Dynamic Programming (DP)
Solves complex problems by breaking them into simpler subproblems and storing the results (Memoization/Tabulation).
- Requirements: Overlapping subproblems, Optimal substructure.
- Applications: 0/1 Knapsack, Matrix Chain Multiplication, LCS, Floyd-Warshall.
Key Theories & Formulas
1. Huffman Coding
- Goal: Minimum length prefix codes.
- Complexity: \(O(n \log n)\).
- Average bits per character = \(\sum (P_i \times L_i)\).

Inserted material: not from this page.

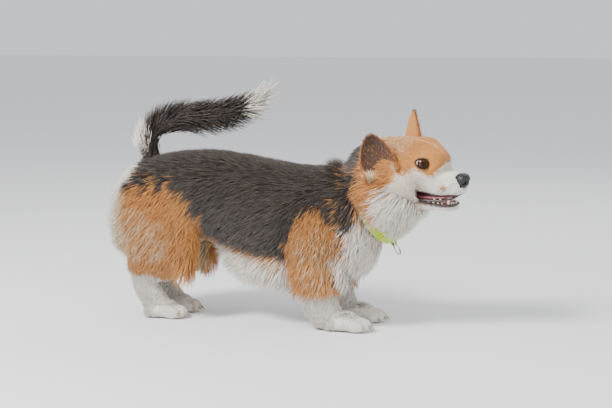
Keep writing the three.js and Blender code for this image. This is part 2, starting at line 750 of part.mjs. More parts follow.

2. Matrix Chain Multiplication
- Complexity: \(O(n^3)\).
- Number of ways to parenthesize: Catalan Number \(C_n\).
Example Problems
Problem: Find Huffman code for probabilities: \(A: 0.5, B: 0.25, C: 0.125, D: 0.125\).
- Combine C and D (0.25).
- Combine Result with B (0.5).
- Combine Result with A (1.0). Result: A=0, B=10, C=110, D=111. Avg length: \(1(0.5) + 2(0.25) + 3(0.125) + 3(0.125) = 0.5 + 0.5 + 0.375 + 0.375 = 1.75\) bits.
Hardest GATE Questions
Topic: Greedy failure in 0/1 Knapsack Tricky Question (GATE 2011/2016): Can Greedy (based on value/weight ratio) solve the 0/1 Knapsack problem?
- Analysis: NO. Greedy only works for the Fractional Knapsack. In 0/1, avoiding a high-ratio item to fit two slightly lower-ratio items might be better.
- The "Trap": Sometimes the question gives specific weights and values where greedy happens to give the optimal answer, and asks if it's "always" optimal.
- Hard Aspect: Identifying the DP recurrence for specific problems.
- Example: \(T(i, j) = max(T(i-1, j), T(i-1, j-w_i) + v_i)\).
- Question: "Which of the following entries in the DP table is accessed to calculate \(T(n, W)\)?"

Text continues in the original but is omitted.